C’est une pièce de collection. Quand l’industrie musicale devient davantage immatérielle et purement commerciale, la parution de ce double album de l’un des orchestres maliens les plus populaires des années 60 et 70, présentant des plages qui retracent des heures cruciales de l’histoire politique et culturelle du Mali, fait office d’événement d’exception et de louable effort éditorial.
PAR FRANCISCO CRUZ
Le Super Biton de Ségou est indéfectiblement lié à l’époque de l’indépendance du Mali et d’un nombre important de pays africains, libérés du colonialisme européen. Il évoque des heures de violence et de douleur, suivies de moments de joie, d’euphorie et d’espoir qui accompagnaient ces transitions. Un espoir hélas mille fois trahi par la cupidité des uns et l’avidité des autres.

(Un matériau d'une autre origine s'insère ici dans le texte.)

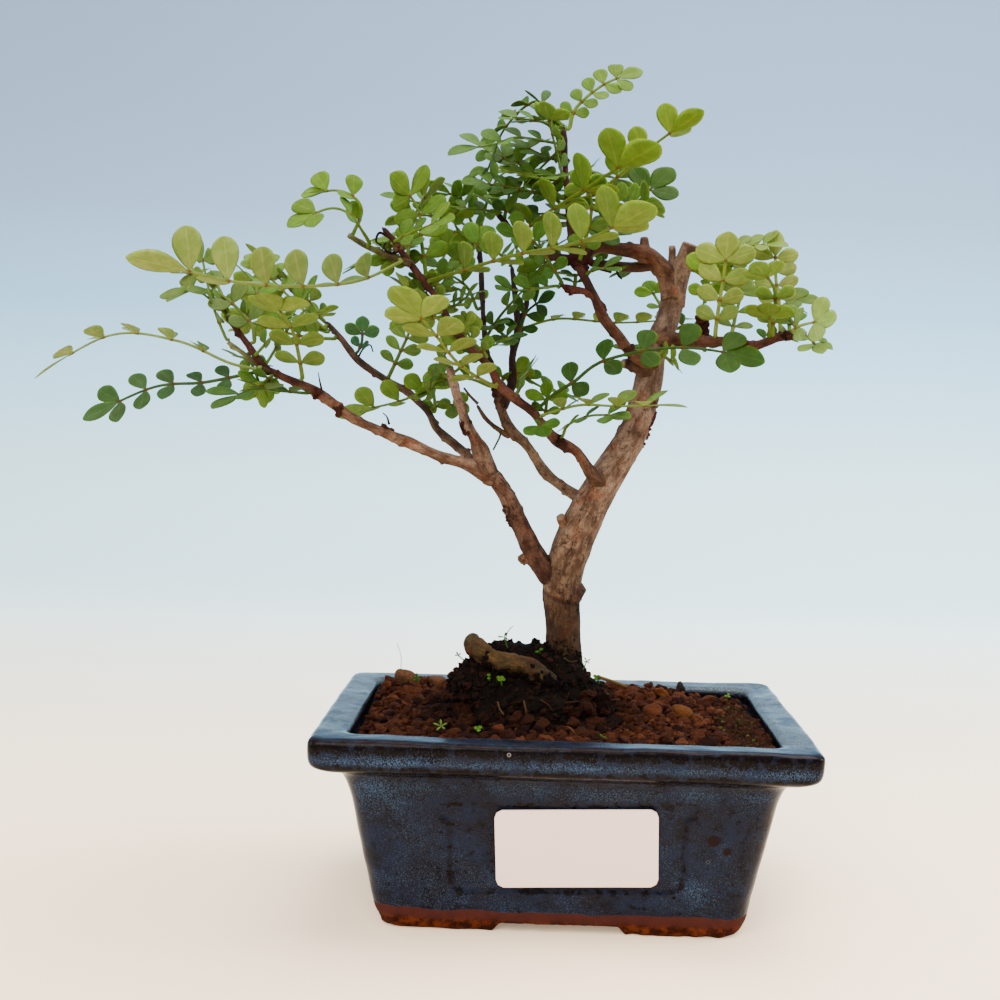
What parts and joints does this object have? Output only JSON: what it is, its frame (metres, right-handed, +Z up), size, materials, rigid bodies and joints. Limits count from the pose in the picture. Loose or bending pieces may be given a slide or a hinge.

La musique et surtout les textes du Super Biton, inspirés de musiques traditionnelles collectées dans les campagnes, avaient alors une mission bien définie : celle de mettre en valeur le patrimoine culturel des régions. A Ségou il y avait les Bobo, les Bambara, et surtout les chasseurs : chaque ethnie trouvait ses morceaux favoris dans le répertoire du fameux orchestre. Les chansons étaient éducatives et instructives. Chaque morceau avait son sens, son propos, dans la ligne d’une idéologie de libération propre à cette époque.
Proverbes, chansons morales qui incitaient la jeunesse malienne à travailler, à faire preuve de courage et de bravoure : les airs du Super Biton sonnaient dans l’air du temps de cette vague post-indépendance.
«Siséni», l’un de ses plus grands succès – pourtant absent de cette sélection -, était ainsi éloquent : « Il ne faut pas trop se montrer, ou faire d’excès de zèle, parce que tu es directeur ou ministre. Non ! N’écrase pas les autres. On ne sait jamais ce qui va t’arriver demain», Un message clair à l’adresse des politiciens tentés d’abuser de leur pouvoir et qui résonne encore aux oreilles des autorités du monde entier.
Né de la fusion de plusieurs formations régionales au milieu des années 60, le Super Biton de Ségou est découvert par le grand public malien lors des Semaines de la Jeunesse, où il rafle plusieurs prix de 1964 à 1968. Puis, la reconnaissance nationale arrive en 1970, pendant la première Biennale culturelle. Par la suite, le Super Biton est sacré meilleur orchestre de 1970 à 1976. En France, le public le découvrira bien plus tard, invité par Christian Moussé au festival d’Angoulême.
Soixante ans après sa création, le Super Biton conserve l’image d’un orchestre prestigieux, synonyme de fête réussie. Et pourtant, sa longue histoire de musique et de succès, est aussi jalonnée de désillusions…
L’orchestre connut en effet sa période la plus faste dans les années 70 … Ses divers prix renforcèrent une reconnaissance qui amena l’orchestre au Palais de la présidence malienne, pour animer les réceptions officielles. Mais, en 1991, avec le changement de régime, on signifia aux musiciens de se prendre en charge : les Biennales cessèrent, et les aides aux artistes se tarirent. Ces musiciens ne furent plus fonctionnaires de l’état malien, et donc des pensionnaires à vie. Marqué par le décès de plusieurs membres historiques, les déceptions et les errances, le groupe se mit sur pause et les musiciens tentèrent l’aventure en solo.
Le Super Biton de Ségou fit son retour sur scène lors d’un grand concert, le 17 septembre 2021, à l’Institut Français du Mali. Avec quelques anciens, mais surtout des jeunes musiciens qui prenaient momentanément la relève à l’occasion de la présentation de cet album que sort ces jours-ci en France.